Naoto Kan's Big Problem Is Japan's Massive Debt

Japan’s former finance minister, Naoto Kan, has become the nation’s fifth prime minister in just four years—and the predictable cycle of high expectations followed by mild cynicism has begun anew. How long he will remain in office is anyone’s guess, but one thing is certain: trying to solve government finances could be for this premier the same kind of career killer that the Futenma base-relocation issue was for the last one.

The inescapable math of an aging society that has been promised huge retirement and welfare benefits, which are not fully covered by taxes, could make Kan’s tenure a true test of government and party leadership. Japan’s gross debt-to-GDP ratio is second only to Zimbabwe, at almost 200 percent. Even if double counting the debt (what government agencies owe each other) were deducted, net debt is still 113 percent of GDP. That’s about the same ratio as Greece, which ignited a continentwide financial meltdown earlier this year.

No one can predict if or when the Japanese bond market will collapse, of course, but rating agencies, the Organization for Economic Cooperation and Development, and the International Monetary Fund have all publicly expressed concern.
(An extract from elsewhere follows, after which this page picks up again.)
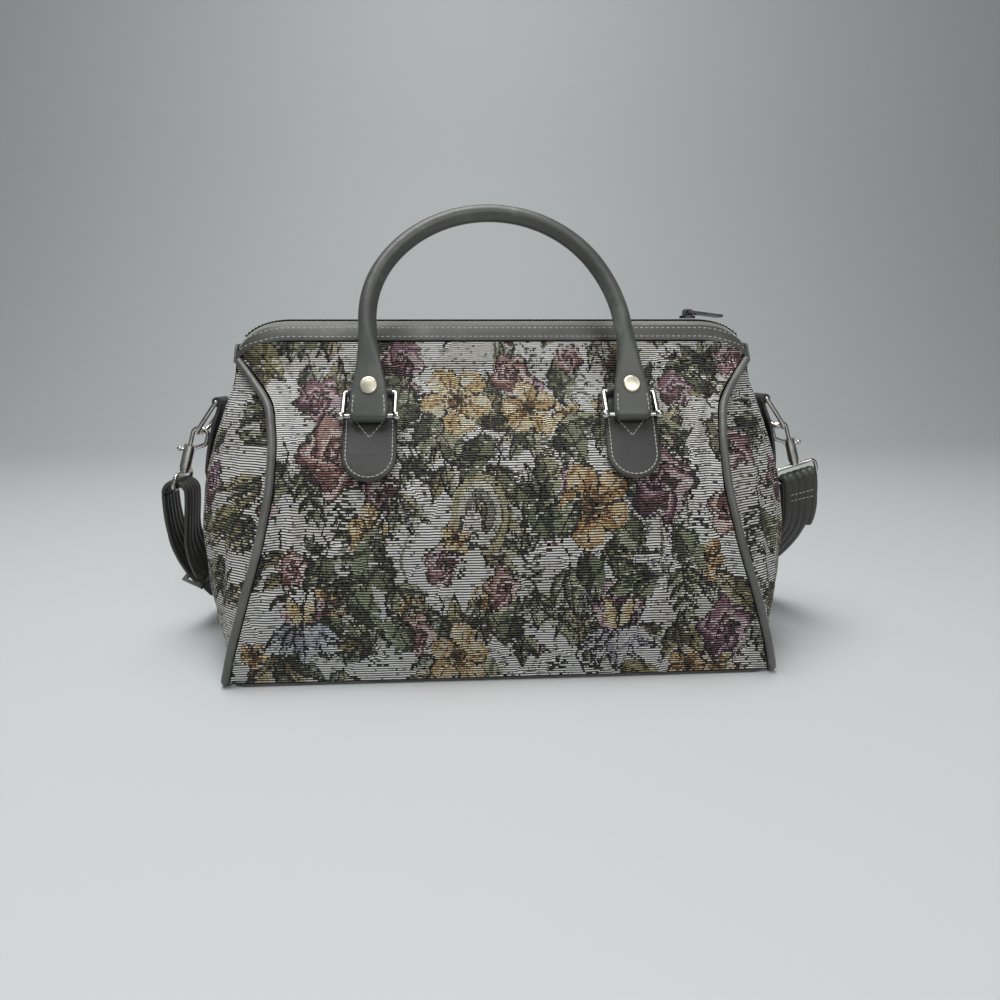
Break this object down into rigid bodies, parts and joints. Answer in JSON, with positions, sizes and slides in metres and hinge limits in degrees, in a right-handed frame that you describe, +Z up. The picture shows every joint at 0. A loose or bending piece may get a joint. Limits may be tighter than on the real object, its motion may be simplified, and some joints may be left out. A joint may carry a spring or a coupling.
{
  "type": "carpet bag",
  "caption": "Tapestry doctor-style hand bag with grey leather trim, two rolled swinging handles, a zip and a clip-on shoulder strap.",
  "frame": {"origin": "centre of the base, on the surface it stands on", "axes": "+Z up, +X to the right along the zip, -Y to the front face"},
  "size_m": [0.4854, 0.3145, 0.306],
  "materials": {
    "tapestry": "woven tapestry with raised white ribs and floral motifs",
    "board": "stiff base board",
    "piping_leather": "grey leather welt, satin",
    "trim_leather": "grey leather binding with two rows of stitches",
    "zip_tape": "grey woven zip tape",
    "zip_metal": "dark metal zip",
    "rivet_cap": "domed cap, warm nickel",
    "handle_leather": "rolled grey leather, satin",
    "patch_leather": "dark grey stitched leather",
    "strap_leather": "dark grey ribbed strap",
    "nickel": "polished nickel"
  },
  "bodies": {
    "root": {"back_binding": "trim_leather", "back_left_chape": "patch_leather", "back_left_pin": "nickel", "back_left_ring": "nickel", "back_panel": "tapestry", "back_right_chape": "patch_leather", "back_right_pin": "nickel", "back_right_ring": "nickel", "back_zip_tape": "zip_tape", "back_zip_teeth": "zip_metal", "base_board": "board", "base_panel": "tapestry", "front_binding": "trim_leather", "front_left_chape": "patch_leather", "front_left_pin": "nickel", "front_left_ring": "nickel", "front_panel": "tapestry", "front_right_chape": "patch_leather", "front_right_pin": "nickel", "front_right_ring": "nickel", "front_zip_tape": "zip_tape", "front_zip_teeth": "zip_metal", "left_gusset": "tapestry", "left_piping": "piping_leather", "left_strap_tab": "patch_leather", "left_swivel_eye": "nickel", "left_zip_stop": "trim_leather", "right_gusset": "tapestry", "right_piping": "piping_leather", "right_strap_tab": "patch_leather", "right_swivel_eye": "nickel", "right_zip_stop": "trim_leather", "shoulder_strap": "strap_leather", "strap_slide": "nickel"},
    "zip_slider": {"zip_slider": "zip_metal"},
    "zip_pull": {"zip_pull": "zip_metal"},
    "front_handle": {"front_handle": "handle_leather", "front_handle_rivets": "rivet_cap"},
    "back_handle": {"back_handle": "handle_leather", "back_handle_rivets": "rivet_cap"},
    "left_dee": {"left_dee": "nickel"},
    "left_hook": {"left_hook": "nickel"},
    "left_trigger": {"left_trigger": "nickel"},
    "right_dee": {"right_dee": "nickel"},
    "right_hook": {"right_hook": "nickel"},
    "right_trigger": {"right_trigger": "nickel"}
  },
  "joints": [
    {"name": "front_handle_swing", "type": "hinge", "parent": "root", "child": "front_handle", "pos_m": [-0.083, -0.06378, 0.16905], "axis": [1, 0, 0], "range_deg": [0, 165]},
    {"name": "back_handle_swing", "type": "hinge", "parent": "root", "child": "back_handle", "pos_m": [-0.083, 0.06378, 0.16905], "axis": [1, 0, 0], "range_deg": [0, 164]},
    {"name": "zip_run", "type": "slide", "parent": "root", "child": "zip_slider", "axis": [-1, 0, 0], "range_m": [0, 0.272]},
    {"name": "zip_pull_flip", "type": "hinge", "parent": "zip_slider", "child": "zip_pull", "pos_m": [0.136, 0, 0.236], "axis": [0, -1, 0], "range_deg": [0, 195]},
    {"name": "left_dee_swing", "type": "hinge", "parent": "root", "child": "left_dee", "pos_m": [-0.19311, 0, 0.17532], "axis": [0, 1, 0], "range_deg": [-3, 2]},
    {"name": "left_hook_swivel", "type": "hinge", "parent": "root", "child": "left_hook", "pos_m": [-0.217, 0, 0.145], "axis": [-0.2924, 0, -0.9563], "range_deg": [-12, 12]},
    {"name": "left_trigger_slide", "type": "slide", "parent": "left_hook", "child": "left_trigger", "axis": [-0.2924, 0, -0.9563], "range_m": [0, 0.005], "stiffness_N_per_m": 150},
    {"name": "right_dee_swing", "type": "hinge", "parent": "root", "child": "right_dee", "pos_m": [0.19311, 0, 0.17532], "axis": [0, -1, 0], "range_deg": [-3, 2]},
    {"name": "right_hook_swivel", "type": "hinge", "parent": "root", "child": "right_hook", "pos_m": [0.217, 0, 0.145], "axis": [0.2924, 0, -0.9563], "range_deg": [-12, 12]},
    {"name": "right_trigger_slide", "type": "slide", "parent": "right_hook", "child": "right_trigger", "axis": [0.2924, 0, -0.9563], "range_m": [0, 0.005], "stiffness_N_per_m": 150}
  ]
}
Aging populations exacerbate pension costs and pay fewer taxes. In Greece, the 65-and-over population is projected to increase from 18 percent of the total in 2005 to 25 percent in 2030. For Japan, the swell is worse, from 19.9 percent to 30 percent.
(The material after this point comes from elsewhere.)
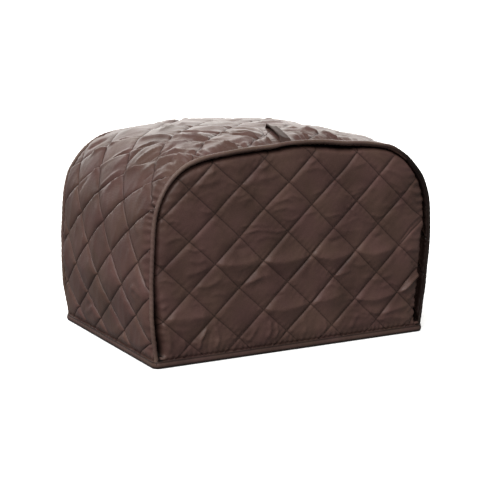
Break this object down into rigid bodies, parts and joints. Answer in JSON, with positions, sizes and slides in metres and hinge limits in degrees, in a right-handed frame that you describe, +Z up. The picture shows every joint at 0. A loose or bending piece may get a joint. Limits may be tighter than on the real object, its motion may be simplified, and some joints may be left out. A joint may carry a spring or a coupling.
{
  "type": "toaster cover",
  "caption": "Quilted cloth cover for a toaster: arched front and back panels joined by a deep gusset, with corded seams, a bound hem and a short strap across the top.",
  "frame": {"origin": "middle of the hem's rectangle, on the surface that the hem stands on", "axes": "+Z up, +X along the width to the right as seen from the front, -Y towards the front panel"},
  "size_m": [0.3243, 0.2222, 0.2134],
  "materials": {
    "quilted_cloth": "dark brown quilted satin cloth",
    "piping_cloth": "brown satin bias strip over cord",
    "binding_cloth": "brown folded bias strip",
    "strap_cloth": "brown folded satin strip"
  },
  "bodies": {
    "root": {"front_panel": "quilted_cloth", "back_panel": "quilted_cloth", "gusset": "quilted_cloth", "front_piping": "piping_cloth", "back_piping": "piping_cloth", "hem_binding": "binding_cloth", "top_strap": "strap_cloth"}
  },
  "joints": []
}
Until recently, Japan’s debt—the total of all annual budget deficits—was allowed to build thanks to the country’s unique market conditions. With 95 percent of the national debt held by Japanese, increased government borrowing from its own citizens was arguably nothing more than a domestic transfer—a shift of funds from the right hand (taxes to pay off the debt) to the left hand (interest income for bond holders). As long as interest rates remained artificially low and competing investment opportunities in the private sector limited, the government could manage the bond market without depending on the kindness of foreign lenders. It could tap into the country’s savings surplus until the economy recovered.

Except for one unforeseen glitch: the economy never recovered. Throughout two “lost decades,” Japan applied small Band-Aids to festering fiscal wounds that drained the country of its dynamism and prolonged the recession. In lieu of major tax cuts or aggressive spending that could have stimulated economic growth, the Japanese government and the Liberal Democratic Party (LDP) opted for incremental tax hikes, increases on insurance premiums on social welfare, and minor cuts in benefits.
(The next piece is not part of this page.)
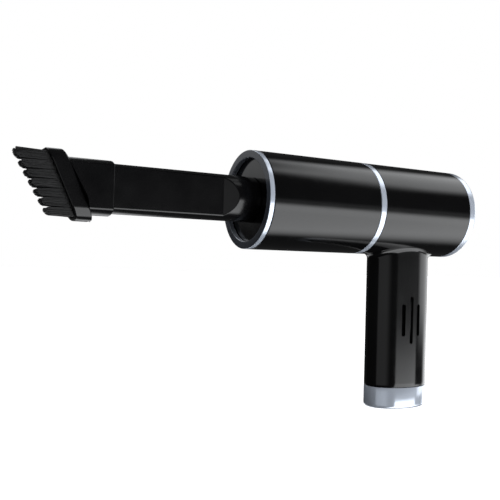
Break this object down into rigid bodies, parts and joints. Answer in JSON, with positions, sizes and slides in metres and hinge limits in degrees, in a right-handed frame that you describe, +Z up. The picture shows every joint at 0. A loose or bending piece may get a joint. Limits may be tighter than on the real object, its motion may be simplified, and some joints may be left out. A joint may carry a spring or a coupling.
{
  "type": "handheld vacuum",
  "caption": "Cordless handheld vacuum with a round barrel on an upright oval grip, a pull-off dust cup, a crevice nozzle and a slip-on brush.",
  "frame": {"origin": "centre of the grip's flat base", "axes": "+X along the barrel from the nozzle to the exhaust, +Z up the grip to the barrel, +Y to the right half of the housing"},
  "size_m": [0.3075, 0.062, 0.1675],
  "materials": {
    "gloss_black": "high gloss moulded plastic",
    "satin_black": "satin moulded plastic",
    "silver_trim": "bright silver paint over a plastic trim ring",
    "bristle": "tufts of black nylon bristle",
    "rubber": "matt",
    "filter_paper": "pleated filter paper",
    "grey_plastic": "plain moulded plastic",
    "steel": "plain",
    "brass": "sintered or turned brass",
    "copper": "copper segments",
    "dark_iron": "dark magnet, core and carbon pieces",
    "cell_wrap": "shrink-wrapped cell, aluminium for its average density",
    "circuit_board": "green board",
    "lens": "clear moulded plastic",
    "wire_skin": "soft insulation"
  },
  "bodies": {
    "housing": {"battery_cell_1": "cell_wrap", "battery_cell_2": "cell_wrap", "battery_tray": "grey_plastic", "carbon_brush_1": "dark_iron", "carbon_brush_2": "dark_iron", "cell_link_bottom": "steel", "cell_link_top": "steel", "charge_board": "circuit_board", "charge_port": "steel", "cup_seal": "rubber", "exhaust_grille": "gloss_black", "fan_shroud": "grey_plastic", "front_bearing": "brass", "handle_cap": "silver_trim", "housing_left": "gloss_black", "housing_right": "gloss_black", "housing_screw_lower": "steel", "housing_screw_upper": "steel", "intake_guard": "grey_plastic", "magnet_ring": "dark_iron", "mid_ring": "silver_trim", "motor_bracket": "grey_plastic", "motor_can": "steel", "motor_end_cap": "grey_plastic", "motor_lead_1": "wire_skin", "motor_lead_2": "wire_skin", "motor_rear_mount": "rubber", "motor_screw_1": "steel", "motor_screw_2": "steel", "power_switch": "grey_plastic", "rear_bearing": "brass", "rear_ring": "silver_trim", "status_lens": "lens", "switch_board": "circuit_board"},
    "cup": {"dust_cup": "gloss_black", "front_ring": "silver_trim", "flap_pin": "steel"},
    "flap": {"inlet_flap": "rubber"},
    "filter": {"filter_frame": "grey_plastic", "filter_media": "filter_paper", "filter_gasket": "rubber"},
    "nozzle": {"crevice_nozzle": "satin_black", "nozzle_seal": "rubber"},
    "brush": {"brush_head": "satin_black", "bristle_row_left": "bristle", "bristle_row_right": "bristle"},
    "rotor": {"impeller": "grey_plastic", "impeller_nut": "brass", "motor_shaft": "steel", "armature": "dark_iron", "commutator": "copper"},
    "button": {"power_button": "satin_black"}
  },
  "joints": [
    {"name": "cup_pull", "type": "slide", "parent": "housing", "child": "cup", "axis": [-1, 0, 0], "range_m": [0, 0.06]},
    {"name": "flap_swing", "type": "hinge", "parent": "cup", "child": "flap", "pos_m": [-0.1027, 0, 0.1529], "axis": [0, -1, 0], "range_deg": [0, 35], "stiffness_Nm_per_rad": 0.002},
    {"name": "nozzle_pull", "type": "slide", "parent": "cup", "child": "nozzle", "axis": [-1, 0, 0], "range_m": [0, 0.0165]},
    {"name": "brush_pull", "type": "slide", "parent": "nozzle", "child": "brush", "axis": [-1, 0, 0], "range_m": [0, 0.0135]},
    {"name": "filter_pull", "type": "slide", "parent": "housing", "child": "filter", "axis": [-1, 0, 0], "range_m": [0, 0.009]},
    {"name": "rotor_spin", "type": "hinge", "parent": "housing", "child": "rotor", "pos_m": [-0.0037, 0, 0.1365], "axis": [1, 0, 0], "continuous": true},
    {"name": "button_press", "type": "slide", "parent": "housing", "child": "button", "axis": [-1, 0, 0], "range_m": [0, 0.0012], "stiffness_N_per_m": 800}
  ]
}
Today, the government has maneuvered itself into a cul-de-sac. The three largest expenditures—social security, debt servicing, and tax transfers to local governments—have grown from 30 percent of the national budget and 1 percent of GDP in 1960, to staggering heights: 70 percent of the national budget, and 13 percent of GDP. Any attempt now to cut welfare benefits drastically, raise taxes sharply, or reduce its legal obligations to financially strained local economies like Osaka and Akita would, at least in the short term, throw the economy deeper into recession. Ironically, that would make delivering these promised benefits all the more difficult.

The Hashimoto cabinet’s failed attempt in 1997 to restore fiscal balance illustrates the dilemma. To avoid further debt financing, the government raised the consumption tax levied on goods and services (similar to a sales tax) from 3 percent to 5 percent. Within six months, Japan plunged into a deep recession. Tax and stamp revenues perversely fell 12 percent, forcing the government to issue even more bonds. Government bond sales rose 103 percent over the two-year period.

If only Kan could halt deflation, which raises the real cost of debt, the vicious cycle would finally end. Highly leveraged companies would stop worrying about minimizing corporate debt and resume economic growth by investing in new projects. The stock market would rise. Unemployment would fall, and Kan would have proven himself to be a decisive leader. But to achieve this, Kan needs to persuade the Bank of Japan to print more money—something he failed to achieve as finance minister. This leaves Kan no other choice but to adopt LDP-style political theater: Reconvene previously abolished party-policy councils. Discuss raising the consumption tax (again). And talk, talk, talk. Welcome to the new government.

Scalise is research fellow at the Institute of Contemporary Asian Studies, Temple University, Japan Campus.